Two days before the nation’s first announced COVID-19 death jolted our lives in ways we couldn’t have imagined, we held a meeting in our newsroom. The topic: The long year ahead of coronavirus coverage.
We had already run several stories about the nation’s first known case here in Snohomish County, and many more from our news services on the global outbreak. But at this point, public health officials were still saying the risk to Americans was low.
The purpose of our meeting on this day was to firmly establish that this coverage would be a top priority for us for the next year, on par with the presidential and gubernatorial elections. Based on what we were hearing and reading, we assumed the virus would gain a foothold in the state and country this year, slow down in the warmer summer months, then hit hard in the fall and winter. And we wanted to be ready.
We assigned a team of six reporters across our metro, investigative and business teams to lead our coverage over the next year. Our sports and features departments would also play a huge role, as would photo, video, graphics. One of our newest digital producers, Anika Varty, had already put together an online timeline showing important developments of the global spread, and was a natural to continue as our lead producer for the team. We assigned Gina Cole, our morning assistant metro editor, to coordinate all of our coverage, to make sure we weren’t tripping over ourselves as we hunted down the stories that would matter most to our readers.
It was a great plan. And two days later it was obsolete. That was Feb. 29, the day health officials announced what at the time was thought to be the nation’s first death. We knew then this virus wasn’t going to dally across the U.S. and take the summer off. It was hitting hard. And now. Our six lead reporters became engulfed in an all-hands, newsroom-wide effort.
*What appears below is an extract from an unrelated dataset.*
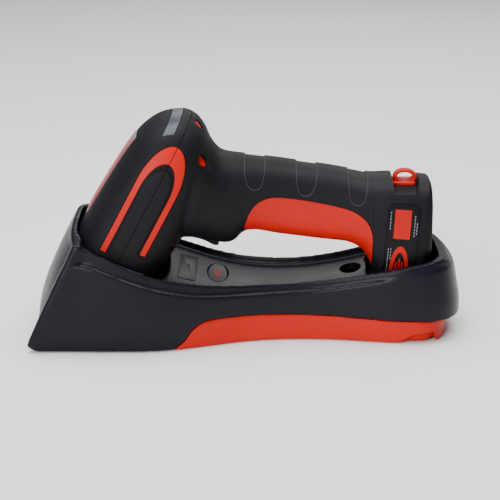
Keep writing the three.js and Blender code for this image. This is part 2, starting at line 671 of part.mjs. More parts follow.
// The pocket for the end of the handle.
const REAR_FLOOR = 26.6;
function handlePocket(grow) {
  const ring = (z, x0, x1, half) =>
    roundSection(20, 4.5).map(
      ([along, across]) =>
        new THREE.Vector3((x0 + x1) / 2 + along * ((x1 - x0) / 2 + grow), across * (half + grow), z),
    );
  return loft([
    ring(REAR_FLOOR - grow, 72.5, 107, 26.6),
    ring(34, DECK_REAR, 110.4, 27.4),
    ring(44, DECK_REAR, 112.8, 28),
    ring(60, DECK_REAR, 113.2, 28),
    ring(120, DECK_REAR, 113.2, 28),
  ]);
}

// ---------------------------------------------------------------- cradle pieces
const MOUNT_HOLE = { x: 62, halfX: 6.6, halfY: 9.6 };
const BUTTON = { x: -17.6, halfX: 6.1, halfY: 18 };
const TABLET = { x: -35.6, halfX: 5.2, halfY: 23.5 };
const CONTACTS = [-6.6, -2.2, 2.2, 6.6];
const CONTACT_X = 91;

// Follows the deck's slope at x: an upright shape becomes square to the deck there.
function onDeck(solid, x) {
  const slope = Math.atan2(rimHeight(x + 6) - rimHeight(x - 6), 12);
  const top = deckEdge(x) + DECK_CROWN;
  const place = new THREE.Matrix4().makeRotationY(-slope).setPosition(x, 0, top);
  return solid.transform(place.elements);
}
function ovalPost(halfX, halfY, z0, z1) {
  const shape = new THREE.Shape();
  shape.absellipse(0, 0, halfX, halfY, 0, 2 * Math.PI, false, 0);
  const options = { depth: z1 - z0, bevelEnabled: false, curveSegments: 24 };
  const geometry = new THREE.ExtrudeGeometry(shape, options);
  geometry.translate(0, 0, z0);
  return toSolid(geometry);
}

function buildCradleShell() {
  const rimLine = [[WALL_END, 62.6], ...RIM.slice(1).map(([x, z]) => [x, z])];
  const profile = [
    [-140, SHELL_BOTTOM],
    ...BASE_LINE,
    [140, 12.6],
    [140, 34],
    [124.6, 41.6],
    [119, 46.8],
    ...rimLine.reverse(),
    [WALL_END, CUP_TOP],
    [-140, CUP_TOP],
  ];
  const underside = (x) => (x < DECK_FRONT ? rimHeight(x) - 9 : deckEdge(x) - WALL);
  const hollowProfile = [
    [-140, -10],
    [-140, PLATE_TOP + GAP],
    [-115, PLATE_TOP + GAP],
    [-115, 30],
    ...RIM.filter(([x]) => x < 110).map(([x]) => [x, underside(x)]),
    [112, 36],
    [121, 30],
    [122, -10],
  ];
  const hollow = cradleBody(WALL, COARSE_LEVELS)
    .intersect(sidePrism(hollowProfile, -FAR, FAR))
    .subtract(nosePocket(WALL - 0.4))
    .subtract(handlePocket(WALL - 0.4));
  const archLine = [
    [60, 90],
    [-60, 90],
    ...WALL_ARCH.slice(1).reverse().map(([y, z]) => [-y, z]),
    ...WALL_ARCH,
  ];
  const [tabletX, tabletY] = [TABLET.halfX + GAP, TABLET.halfY + GAP];
  let shell = cradleBody(0)
    .intersect(sidePrism(profile, -FAR, FAR))
    .subtract(frontPrism(archLine, -140, WALL_END))
    .subtract(deckTrough(0, 0))
    .subtract(nosePocket(0))
    .subtract(handlePocket(0))
    .subtract(hollow)
    .subtract(onDeck(ovalPost(BUTTON.halfX + 0.5, BUTTON.halfY + 0.5, -6, 6), BUTTON.x))
    .subtract(onDeck(box(-tabletX, tabletX, -tabletY, tabletY, -1.4, 6), TABLET.x))
    .subtract(onDeck(ovalPost(MOUNT_HOLE.halfX, MOUNT_HOLE.halfY, -8, 8), MOUNT_HOLE.x));
  for (const y of CONTACTS) shell = shell.subtract(rod("z", 1.5, 20, 28, [CONTACT_X, y], 12));
  addPiece(cradle, "cradle_shell", "shell_black", largestBody(shell));
}

const FEET = [[-96, 34], [-96, -34], [88, 19], [88, -19]];
const BASE_SCREWS = [[-62, 37], [-62, -37], [68, 20], [68, -20]];
// The bay under the rear for the plug, its way out at the back, and a finger scoop on each side.
const BAY = { x0: 92.3, x1: 112, half: 9, roof: 13 };
const CABLE_WAY = { half: 4.4, roof: 7.4 };
const SCOOP = [[90, -1], [93.5, 2.4], [97, 5], [100.5, 6], [108.5, 6.6], [110, -1]];
const BASE_SIDE = 0.8; // how far the red base stands inside the outline's sides
const BASE_LEVELS = [0.3, 22].map((z) => {
  const [, side, , cheek, middle] = LEVELS.find((level) => level[0] === z);
  return [z, z < 1 ? 0 : side, z < 1 ? 119.6 : 122.2, cheek, middle];
});
function buildCradleBase() {
  const line = BASE_LINE.map(([x, z]) => [x + (x < -22 ? GAP : 0), z - GAP]);
  const profile = [[-42.4, FOOT_HEIGHT], ...line, [140, 12.4], [140, FOOT_HEIGHT]];
  const cableWay = box(105, 140, -CABLE_WAY.half, CABLE_WAY.half, 0, CABLE_WAY.roof);
  const scoop = sidePrism(SCOOP, -FAR, FAR).subtract(cradleBody(BASE_SIDE + 2.2, BASE_LEVELS));
  const rail = cradleBody(BASE_SIDE, BASE_LEVELS)
    .intersect(sidePrism(profile, -FAR, FAR))
    .subtract(scoop)
    .subtract(cradleBody(BASE_SIDE + 2 + WALL, BASE_LEVELS))
    .subtract(cableWay);
  const plateRoom = cradleBody(WALL + GAP, BASE_LEVELS).intersect(
    box(-60, 0, -FAR, FAR, 0, PLATE_TOP + GAP),
  );
  addPiece(cradle, "cradle_base", "housing_red", largestBody(rail.subtract(plateRoom)));

  const plateLevels = BASE_LEVELS.map(([z, side, rear, cheek, middle]) => {
    return [z, side, rear, cheek + 2, middle + 2];
  });
  let plate = cradleBody(BASE_SIDE + 2 + WALL + GAP, plateLevels).intersect(
    box(-FAR, FAR, -FAR, FAR, FOOT_HEIGHT, PLATE_TOP),
  );
  for (const [x, y] of BASE_SCREWS) plate = plate.subtract(rod("z", 2.4, -1, 1.7, [x, y], 12));
  const bay = box(BAY.x0, BAY.x1, -BAY.half, BAY.half, 0, BAY.roof);
  const jackHole = box(76 - GAP, BAY.x0, -8 - GAP, 8 + GAP, 0, BAY.roof);
  plate = plate.subtract(bay).subtract(jackHole).subtract(cableWay);
  addPiece(cradle, "base_plate", "seal_rubber", plate);
  FEET.forEach(([x, y], i) => {
    addPiece(cradle, `foot_${i + 1}`, "seal_rubber", rod("z", 6, 0, FOOT_HEIGHT - 0.02, [x, y], 20));
  });
  BASE_SCREWS.forEach(([x, y], i) => {
    const head = rod("z", 2.1, FOOT_HEIGHT + 0.1, 1.68, [x, y], 12);
    addPiece(cradle, `base_screw_${i + 1}`, "screw_steel", head);
  });
}

function buildCradleFittings() {
  const button = ovalPost(BUTTON.halfX, BUTTON.halfY, -3.4, -0.3);
  addPiece(cradle, "page_button", "shell_black", onDeck(button, BUTTON.x));
  const tablet = box(-TABLET.halfX, TABLET.halfX, -TABLET.halfY, TABLET.halfY, -1.1, -0.35);
  addPiece(cradle, "deck_tablet", "shell_black", onDeck(tablet, TABLET.x));
  addPiece(cradle, "cradle_board", "circuit_board", box(-28, 58, -19, 19, 15.4, 17));
  let block = box(86, 96, -10, 10, 16.5, 23.8);
  for (const y of CONTACTS) block = block.subtract(rod("z", 1.35, 10, 30, [CONTACT_X, y], 12));
  addPiece(cradle, "contact_block", "label_black", block);
  CONTACTS.forEach((y, i) => {
    const pin = rod("z", 1.1, 18.6, 29.9, [CONTACT_X, y], 12);
    addPiece(cradle, `charge_pin_${i + 1}`, "contact_gold", pin);
  });
  const jack = box(76, 92, -8, 8, FOOT_HEIGHT + 0.8, 13.5).subtract(box(79, 94, -5.9, 5.9, 3.6, 11.4));
  addPiece(cradle, "cable_jack", "label_black", jack);
}

buildHeadTop();
buildArchInlays();
buildGripHousing();
buildScrews();
buildNose();
buildEngine();
buildInternals();
buildTrigger();
buildEndCap();
buildCradleShell();
buildCradleBase();
buildCradleFittings();

export default object;
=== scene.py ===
# %% [markdown]
# # A barcode scanner resting in its charging cradle
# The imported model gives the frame: where every part sits and how it moves. Blender adds the
# moulded surfaces and finishes. Everything is in metres, X runs along the cradle, Z is up.

# %% Load the frame
import bpy
import bmesh
import json
import math
from mathutils import Matrix, Vector


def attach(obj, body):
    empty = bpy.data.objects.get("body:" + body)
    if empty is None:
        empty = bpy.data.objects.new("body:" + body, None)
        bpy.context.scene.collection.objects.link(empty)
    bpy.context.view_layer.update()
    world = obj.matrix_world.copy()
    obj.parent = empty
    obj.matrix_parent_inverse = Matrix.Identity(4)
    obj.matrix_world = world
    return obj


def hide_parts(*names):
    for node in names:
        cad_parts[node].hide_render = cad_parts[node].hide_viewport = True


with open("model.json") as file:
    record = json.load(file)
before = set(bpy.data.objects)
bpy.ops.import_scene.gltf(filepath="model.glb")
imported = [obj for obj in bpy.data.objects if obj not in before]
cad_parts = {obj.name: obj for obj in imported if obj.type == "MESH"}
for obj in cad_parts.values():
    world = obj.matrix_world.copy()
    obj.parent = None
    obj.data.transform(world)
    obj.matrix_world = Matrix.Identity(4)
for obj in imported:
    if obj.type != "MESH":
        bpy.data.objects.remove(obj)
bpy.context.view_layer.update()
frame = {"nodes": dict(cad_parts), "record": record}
MM = 0.001

# %% [markdown]
# The camera looks at the side of the scanner from slightly above, with a long lens from a metre
# away, so that the long cradle is hardly foreshortened.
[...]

Cole, instead of coordinating a few stories over weeks and months, was wrangling dozens a day.
The first chance we had to come up for air, we convened again — this time not to talk about where coronavirus fit in our priorities, but how we would have to evolve instantaneously to cover what we now understood would be the story of our lifetimes. A story that cut across every stitch of our society. Health care, schools, transportation, politics, the economy, sports, the arts, restaurants, homelessness, law enforcement, front-line workers, the privileged and the disadvantaged. Most important, we asked ourselves, what do our readers need to know to keep safe?
Our newsroom is barren these days. But our 155 journalists — working in kitchens, bedrooms and basements across our region — haven’t slowed one bit. They will continue to ask the tough questions; examine the response to the outbreak by our government, schools and hospitals; capture the visual history of this singular moment; provide resource guides and tips to stay healthy and entertained; and offer stories of inspiration, as we are through our ongoing Stepping Up series. Today, we begin another series remembering the lives of the people we’ve lost.
Our colleagues who keep our printing presses rolling, deliver our papers, and keep our business operations going — they haven’t slowed either, even while retooling how they work to keep themselves and our customers safe. And readers have responded, flooding our website like never before and fueling our efforts with notes of encouragement. In 25 years of journalism, working at all levels of this industry, I’ve never seen such overwhelmingly positive support from readers.
We have our detractors too, people who believe coronavirus is a hoax, or media coverage of it overblown. And as this pandemic further widens political divides in our country, we’ll cover that, too — it’s part of the fabric and history of our country at this moment. But we’ll continue to devote most of our resources to finding answers to the questions that matter to you most. Questions like, when will widespread testing finally become a reality? When will the health care workers, first responders, grocery store employees, bus drivers and others we have come to depend on so much be able to go to work without fear of becoming infected? When will we be able to enjoy more mundane pleasures, like sitting in the sun-soaked cheap seats at a Mariners game, or taking our children to a live birthday party, not one on Zoom?
To me, knowing what questions to ask demonstrates the value of a locally owned news organization. We’re here, taking calls and emails from readers who are scared about exposure at work, grief-stricken because they’ve lost a loved one, interested in science, angry about the government’s response, delighted by helpful neighbors. We hear you because we are you. And when we aren’t asking the right questions, we want to know that too. Email me your thoughts or questions at email@example.com. Use the subject header “ST Coronavirus coverage.” I always try to respond quickly, but appreciate your patience if it takes a day or two. Thank you for reading, and for your continued support.
Ray Rivera is the managing editor of The Seattle Times. He was previously the deputy managing editor over investigations and enterprise. He started his journalism career at a small paper in his native New Mexico, and has been a staff writer at The Washington Post, The New York Times and, in a previous stint, The Seattle Times. He lives in Shoreline with his wife and three children, two cats and a new puppy.